Satellite Images Reveal the Reality of Saudi Arabia’s $2 Trillion Megacity in the Desert

From space, the Saudi desert still looks like an endless sheet of sand, pale and untouched. Then you zoom in, and the picture glitches: a perfect straight line, ruler‑sharp, cuts through the emptiness for kilometers. Trucks the size of ants crawl along new roads. Rectangles of disturbed earth stain the beige landscape. You can almost feel the heat rising off the screen.

On social media, the renders of Saudi Arabia’s $2 trillion megacity NEOM promise a sci‑fi future: flying taxis, mirrored skyscrapers, lush parks in the middle of nowhere. The satellite images tell a very different story.

They show what’s really there — and, just as striking, what’s still missing.

From glossy render to grainy reality

The first time you compare NEOM’s official visuals with a recent satellite photo, the contrast almost feels like a prank. On one side, you’ve got those hyper‑polished videos of The Line, the 170‑kilometer mirrored city slicing through the desert like a portal to 2080. On the other, the high‑resolution reality: a construction strip, camps, staging areas, and long, raw scars in the sand stretching toward the Red Sea.

The desert is not yet a city. It’s a worksite the size of a small country.

Look closely at open imagery from companies like Planet Labs or Maxar, and the story sharpens. Around the proposed route of The Line, you can see huge rectilinear cuts, access roads, and vast terraced excavations. There are clusters of white dots — worker housing, prefabricated and temporary.

On some days, new shapes appear: darker patches that might be concrete foundations, a tangle of cranes around docking areas closer to the coast. Then, just a few kilometers away, absolutely nothing. The space between what’s been disturbed and what’s still untouched feels almost symbolic. A gap between ambition and execution you can literally measure in pixels.

Urban planners looking at these images see more than just “progress.” They see logistics: how far materials must travel from port to trench, whether road networks are keeping up, how the sequence of excavation hints at political pressure more than technical logic. This is the quiet power of satellite imagery.

Beyond the marketing and speeches, the earth itself is talking. And from above, you notice that the supposed “city of the future” is still in survival mode, fighting deadlines, dunes, and basic physics long before it starts fighting climate change.

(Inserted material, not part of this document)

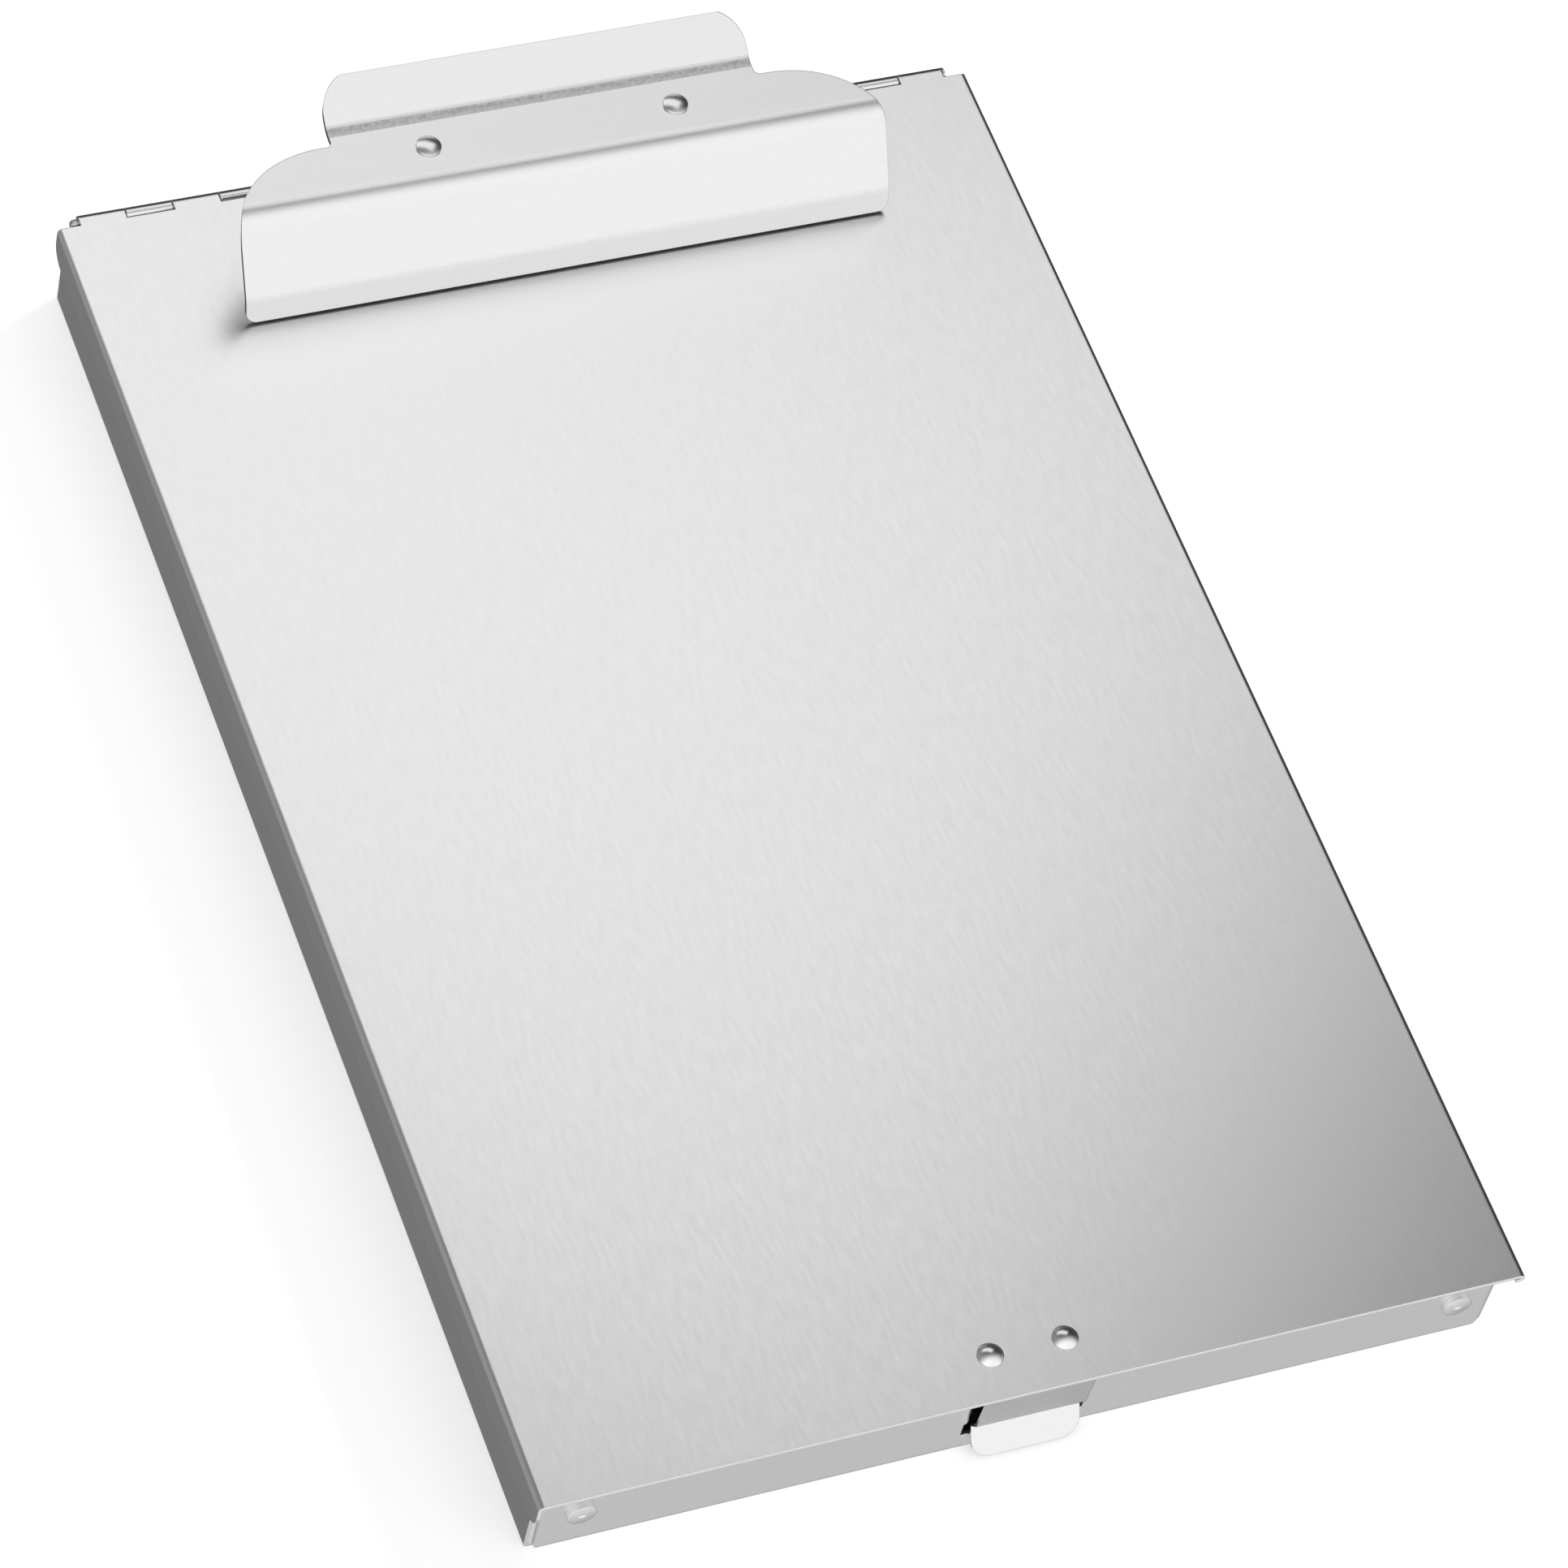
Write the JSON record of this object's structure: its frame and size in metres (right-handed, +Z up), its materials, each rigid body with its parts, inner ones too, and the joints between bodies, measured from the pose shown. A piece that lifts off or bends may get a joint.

What satellite images quietly reveal about a $2 trillion dream

One simple way to read the reality of NEOM is to treat satellite images as a time‑lapse diary. Open a tool like Google Earth or commercial viewers, slide the year bar, and watch the desert change. In 2017: nearly blank. Then faint tracks appear. Then the lines get thicker, like someone slowly pressing harder with a pencil.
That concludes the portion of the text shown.